Inspections, guidance, and paperwork are among the regulatory burdens faced by the childcare sector, costing providers millions of pounds a year.

The Government is to develop a ‘myth-buster’ document to dispel confusion around the inspections process and reduce the duplication of paperwork, particularly between Ofsted and local authorities.

The Cutting Red Tape review carried out between April and December aimed to identify barriers to growth and productivity in the childcare sector and received evidence from more than 250 childcare providers from childminders, small nursery businesses with fewer than ten staff, and large multinational nursery groups. A stakeholder survey was also carried out that asked for cost estimates of regulatory activities, such as inspection.

The review wanted evidence of burdens that act as a barrier to attracting new childcare providers, prevent existing providers from expanding their business, unnecessarily divert providers from spending the majority of their time caring for children or contribute to existing providers leaving the sector.

The ‘myth-busting document’ will be published by April 2017.

Key findings

Inspections – inconsistencies between inspections and inspectors regionally, uncertainty on what needs to be evidenced, and a need for a ‘balanced and targeted inspection regime’. The current inspection regime costs providers £8.2m a year.

Paperwork – an increase in assessment paperwork, duplication/overlap in request for information and an increase in  in the administrative burden for accessing funding. Current volume of paperwork costs to providers £11.5m a year.

Guidance – can be difficult to understand, changes frequently, and needs to be more specific and targeted. Stakeholder survey estimated that staff hours devoted per year to finding, reading and interpreting guidance places an estimated cost to providers of around £11.5m a year.

Learning and development –Lack of clarity on what training is required by law and ‘a dearth of recognised training and refresher courses'. Stakeholder survey estimates that three days for each member of staff a year are needed to complete required training at an estimated cost of around £100m.

Workforce skills – ‘A real need for greater recognition for functional skills’. Providers with degrees but without GCSE English and maths above grade C are unable to progress to Level 3.

The National Day Nurseries Association held several consultation events attended by Better Regulation Executive representatives, which carried out the review.

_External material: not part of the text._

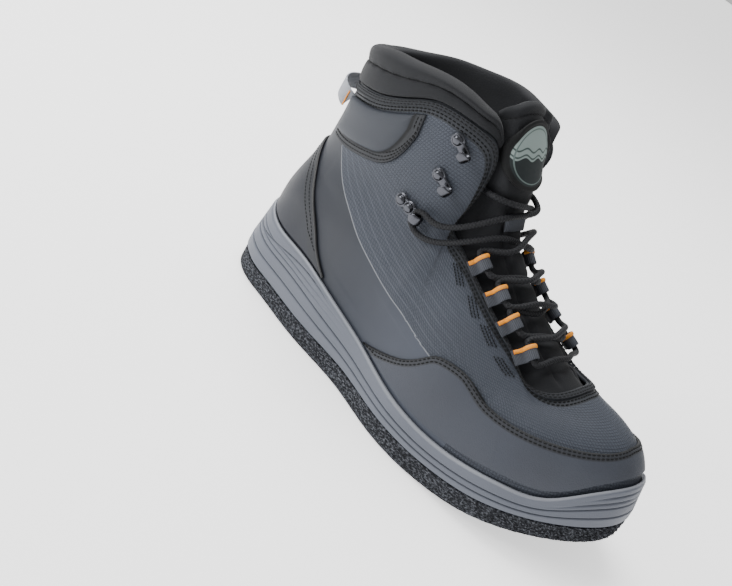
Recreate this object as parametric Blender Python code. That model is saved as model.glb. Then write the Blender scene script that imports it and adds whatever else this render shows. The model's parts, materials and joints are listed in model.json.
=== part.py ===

Claire Schofield, director of membership, policy and communications at, said, ‘We are pleased that they have taken forward the sector’s concerns about inconsistencies among local authorities, particularly in the way they administer funded hours, and recommended a new model agreement. Recommendations are similar to the Department for Education’s own consultation findings on 30 hours.

 ‘We are also pleased that the sector’s strong, united voice on workforce skills and qualification issues has been heard. ‘

NDNA has campaigned for childcare to be exempt from business rates, and Ms Schofield added that they would have liked ‘Government acknowledgement of the huge burden of Business Rates on nurseries – there needs to be more support beyond simply pointing out reduction and relief schemes available to all types of businesses.

‘On inspections, the Government response talks about revisiting the possibility of paid-for inspections. This doesn’t need reassessment – it simply needs implementing. The law was changed in 2014 to allow paid-for inspections but no mechanism has yet been put in place for it to happen.

‘Finally, more work is needed on establishing a fairer appeal process, without the accompanying legal bills that make the process prohibitive for many, following progress made by regional scrutiny panels.’